Leaping to the end of his adventure in Blue Ridge, he adds, “Everything from your feet up is new” — 14 months from ripping off the roof and gutting what lay beneath to completion. With as much of it as possible culled from Craigslist.
“The guys would say, ‘Dave, what are we gonna put here?’ And I’d say, ‘I don’t know yet. I haven’t found it.’ ”
Going shopping with Henderson means pulling your chair up to the computer. He figures he spent an hour a day trolling the site’s “materials” department. It was a habit that paid off over and over again.
He found a guy from Snoqualmie Pass who built a timber-framed house. “I got a lot of timber from him. We’d meet at the park-and-ride to make the swap.
“Ecco Haus had a Bellevue store, but they closed. They had this whole kitchen advertised; the cabinets, the counter. It even came with plans from their kitchen designer.”
And to fit those into the kitchen? “I downloaded CAD [computer assisted design] programs and used those during the two-week trial period.“
The main floor holds the living spaces. The family opened the downstairs with a wide set of steps to a family room and kids art/play room. The powder room there: a cool stainless sink with a copper exterior; $300, Craigslist.
Henderson nods toward the ceiling: 10,000 linear feet of old-growth Doug fir with hardly a knot. A major Craigslist score from Shelton. The untouched, 55-year-old lumber was discovered in a lumber company warehouse. “I was the first guy down there,” Henderson says. “They had 11 people coming to see it after me. We really didn’t have plans for the ceiling. It was just going to be white.”
Henderson’s Craigslist adventure worked both ways. “I sold a lot of the stuff on Craigslist, even the old insulation. By the end it was amazing how much leftover stuff we sold.”

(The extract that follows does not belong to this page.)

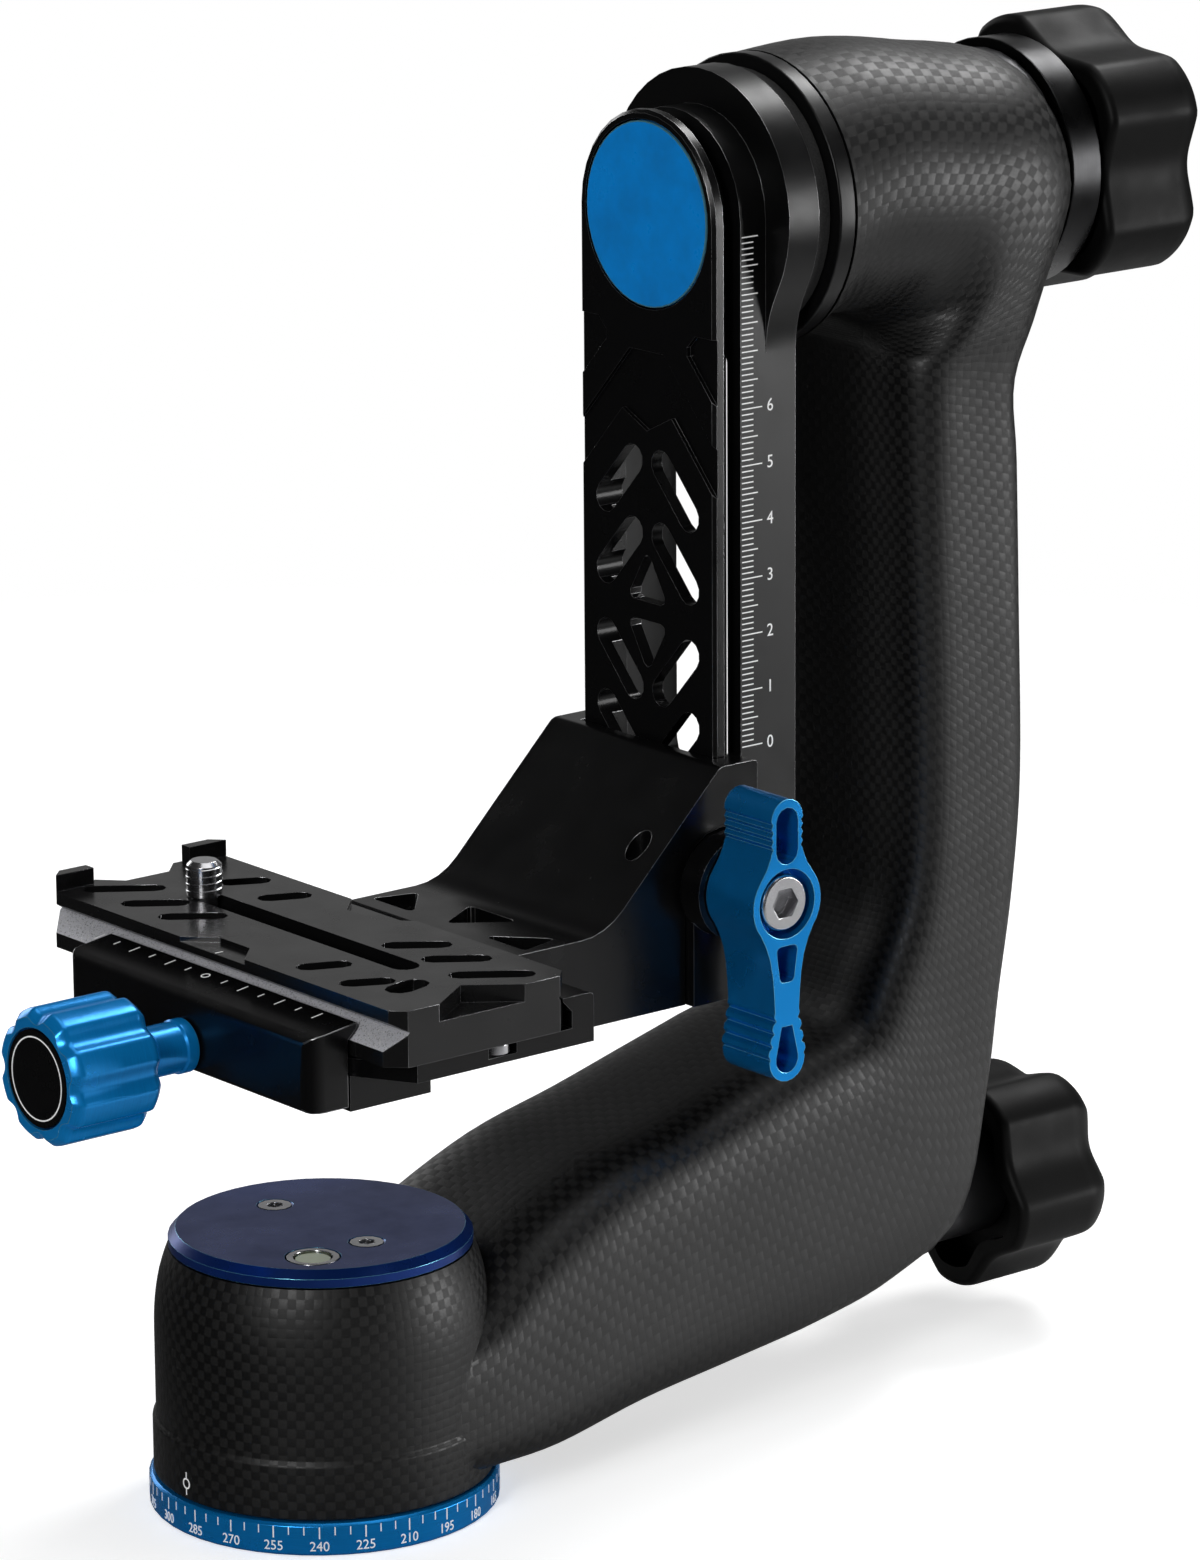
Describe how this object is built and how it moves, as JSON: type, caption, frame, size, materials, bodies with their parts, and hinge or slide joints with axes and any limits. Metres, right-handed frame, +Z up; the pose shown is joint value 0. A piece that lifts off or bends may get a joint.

What bargains he couldn’t get on Craigslist he found elsewhere. The dishwashers (Asko) and refrigerator (Amana) are from the Albert Lee seconds sale. The Kenmore induction cooktop and oven are Sears clearance.
The backsplash tiles in the kitchen, by the way, are from an actual tile store.
“Karen said to me, ‘You can’t spend your whole life getting everything for less.’ ”
But he can try.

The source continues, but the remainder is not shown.